Substantial undocumented infection facilitates the rapid dissemination of novel coronavirus (SARS-CoV2) - Science
Bron: 16 March 2020: https://science.sciencemag.org/content/early/2020/03/24/science.abb3221
By R. Li et al.
Aim
To estimate the fraction of undocumented but infectious cases among 375 Chinese cities in a mathematical model
Key
- 86.2% (95% CI: 81.5%–89.8%) of all infections were infected from undocumented cases (without major restrictions or control)
- Estimations indicate that government control efforts and population awareness have reduced the rate of spread of the virus, increased the reporting rate, and lessened the burden on already over-extended healthcare system;
- Estimations could shift differently in other countries with different control, surveillance and reporting practices;
- Identification and isolation of currently undocumented infections would be needed to fully control COVID-19.
Summary
- Results for 10–23 January 2020 delineate the characteristics of COVID-19 moving through China without major restrictions or control, vs results for 24 January–3 February and 24 January–8 February with control efforts.

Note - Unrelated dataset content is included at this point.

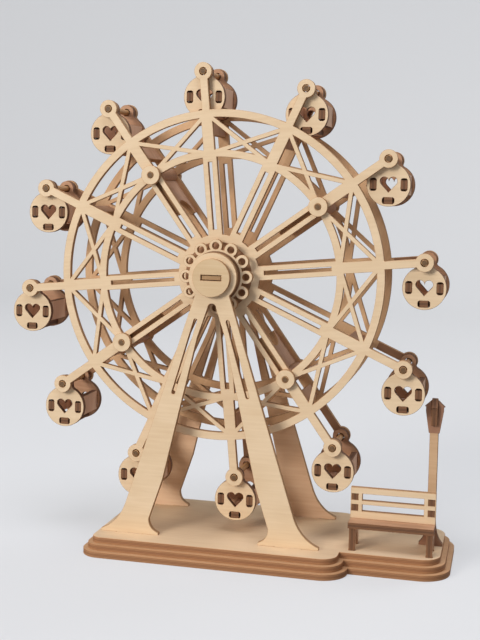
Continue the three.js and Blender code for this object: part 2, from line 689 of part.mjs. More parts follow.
// Right-hand half of the lamp's foot, from its toe to the post.
function lampFootHalf() {
  const toe = point(LAMP_FOOT_WIDTH / 2, TOE_HEIGHT);
  const neck = point(LAMP_POST_WIDTH / 2, LAMP_FOOT_HEIGHT);
  const hollow = point(LAMP_POST_WIDTH / 2, LAMP_FOOT_HEIGHT * LAMP_FOOT_HOLLOW_SHARE);
  return [point(toe.x, 0), ...bend(toe, hollow, neck)];
}

// Right-hand half of the lantern above its foot, as far as the lap slot leaves it.
function lanternHalf(inner) {
  const roofSlope = LANTERN_ROOF_HEIGHT / (LANTERN_EAVE_WIDTH - LANTERN_PEAK_WIDTH);
  return [
    point(LANTERN_WIDTH / 2, eaveHeight - LANTERN_SHOULDER_DROP),
    point(LANTERN_WIDTH / 2, eaveHeight),
    point(LANTERN_EAVE_WIDTH / 2, eaveHeight),
    point(inner, eaveHeight + (LANTERN_EAVE_WIDTH - 2 * inner) * roofSlope),
  ];
}

// The post carries foot and lantern in one sheet, and is lapped at both ends by a crossing sheet.
function lampPost() {
  const lanternLap = lanternFoot + LANTERN_LAP_HEIGHT - SLOT_GAP;
  const half = [
    point(lapHalf, LAMP_FOOT_LAP_HEIGHT + SLOT_GAP),
    point(lapHalf, 0),
    ...lampFootHalf(),
    point(LAMP_POST_WIDTH / 2, lanternFoot),
    point(LANTERN_FOOT_WIDTH / 2, lanternFoot),
    ...lanternHalf(lapHalf),
    point(lapHalf, lanternLap),
  ];
  return cutSheet([...half, ...mirrored(half)]);
}

function lampFootCross() {
  const half = [
    point(LAMP_TENON_WIDTH / 2, -PLY),
    point(LAMP_TENON_WIDTH / 2, 0),
    ...lampFootHalf().filter((p) => p.y < LAMP_FOOT_CROSS_HEIGHT),
    point(lapHalf, LAMP_FOOT_CROSS_HEIGHT),
    point(lapHalf, LAMP_FOOT_LAP_HEIGHT),
  ];
  return cutSheet([...half, ...mirrored(half)]);
}

function lanternCross() {
  const rise = LANTERN_CROSS_START / (LANTERN_HEIGHT - LANTERN_ROOF_HEIGHT - LANTERN_SHOULDER_DROP);
  const startWidth = LANTERN_FOOT_WIDTH + (LANTERN_WIDTH - LANTERN_FOOT_WIDTH) * rise;
  const half = [
    point(lapHalf, lanternFoot + LANTERN_LAP_HEIGHT),
    point(lapHalf, lanternFoot + LANTERN_CROSS_START),
    point(startWidth / 2, lanternFoot + LANTERN_CROSS_START),
    ...lanternHalf(LANTERN_PEAK_WIDTH / 2),
  ];
  return cutSheet([...half, ...mirrored(half)]);
}

function makeLamp() {
  const lamp = new THREE.Group();
  lamp.position.set(lampX, LAMP_Y, baseTop);
  lamp.add(piece('lamp_post', facingFront(lampPost()), plywood));
  lamp.add(piece('lamp_foot_cross', facingSide(lampFootCross()), plywood));
  lamp.add(piece('lamp_lantern_cross', facingSide(lanternCross()), plywood));
  return lamp;
}

const ferrisWheel = new THREE.Group();
ferrisWheel.add(makeBase(), makeStand(), makeWheel(), makeCabins(), makeBench(), makeLamp());

export default ferrisWheel;
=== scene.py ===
import math

import bmesh
import bpy
from mathutils import Matrix, Vector


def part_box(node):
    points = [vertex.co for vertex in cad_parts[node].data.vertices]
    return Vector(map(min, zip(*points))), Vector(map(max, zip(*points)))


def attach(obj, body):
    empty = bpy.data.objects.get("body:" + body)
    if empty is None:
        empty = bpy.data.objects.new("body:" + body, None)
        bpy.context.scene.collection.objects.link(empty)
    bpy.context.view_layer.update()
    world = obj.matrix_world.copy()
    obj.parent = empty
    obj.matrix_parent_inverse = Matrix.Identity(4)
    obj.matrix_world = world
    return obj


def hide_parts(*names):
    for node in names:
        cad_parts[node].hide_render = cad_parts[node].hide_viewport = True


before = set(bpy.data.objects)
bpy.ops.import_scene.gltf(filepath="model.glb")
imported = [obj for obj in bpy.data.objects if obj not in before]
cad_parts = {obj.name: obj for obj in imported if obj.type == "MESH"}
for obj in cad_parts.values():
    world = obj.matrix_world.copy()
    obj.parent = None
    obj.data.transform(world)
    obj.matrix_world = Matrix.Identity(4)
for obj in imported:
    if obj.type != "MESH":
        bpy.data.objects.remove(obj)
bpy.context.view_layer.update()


# The base: three layers of laser-cut birch plywood, glued flat on each other in steps.
# A deep main plate carries the wheel, and a narrower one on its right the bench and the lamp.
MM = 0.001
PLY = 2
BURR = 0.1
SLOT_GAP = 0.1
BASE_TOP = 3 * PLY
BASE_STEP = 1.6
MAIN_MARGIN = 6.8
STATION_HALF_DEPTH = 18.8
LEFT_CORNER, RIGHT_CORNER, STATION_CORNER = 3.5, 5.5, 6.5
FOOT_TENON_X, FOOT_TENON = 27.35, 9
LAMP_TENON, BENCH_TENON = 4, 1
WELD, FLAT, CREASE = 0.002, 0.9, math.radians(30)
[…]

- Using a mathematical model that simulates the spatiotemporal dynamics of infections among 375 Chinese cities
- In the mathematical model:
- Observed infections, and undocumented infections, with separate rates of transmission
- Spatial spread: daily number of people traveling between city j to city i and a multiplicative factor (to compensate for underreporting and reconcile)
- For each city: Si, Ei, Ii,r, Ii,i: the susceptible, exposed, documented infected, and undocumented infected sub-populations in city i
- Z = the average latent period, D = the average duration of infection, μ = the transmission reduction factor for undocumented infections, β the transmission rate for documented infections, α = the fraction of documented infections, θ = the travel multiplicative factor
- Results: 86% of infections went undocumented and that, per person, these undocumented infections were 55% as contagious as documented infections
- Comparing before and after government control efforts: Reduced rate of spread of the virus (1.12 to 0.35 days-1), increased reporting rate (14% to 69%), and decreased burden on already over-extended healthcare system
- Estimations could shift differently in other countries with different control, surveillance and reporting practices.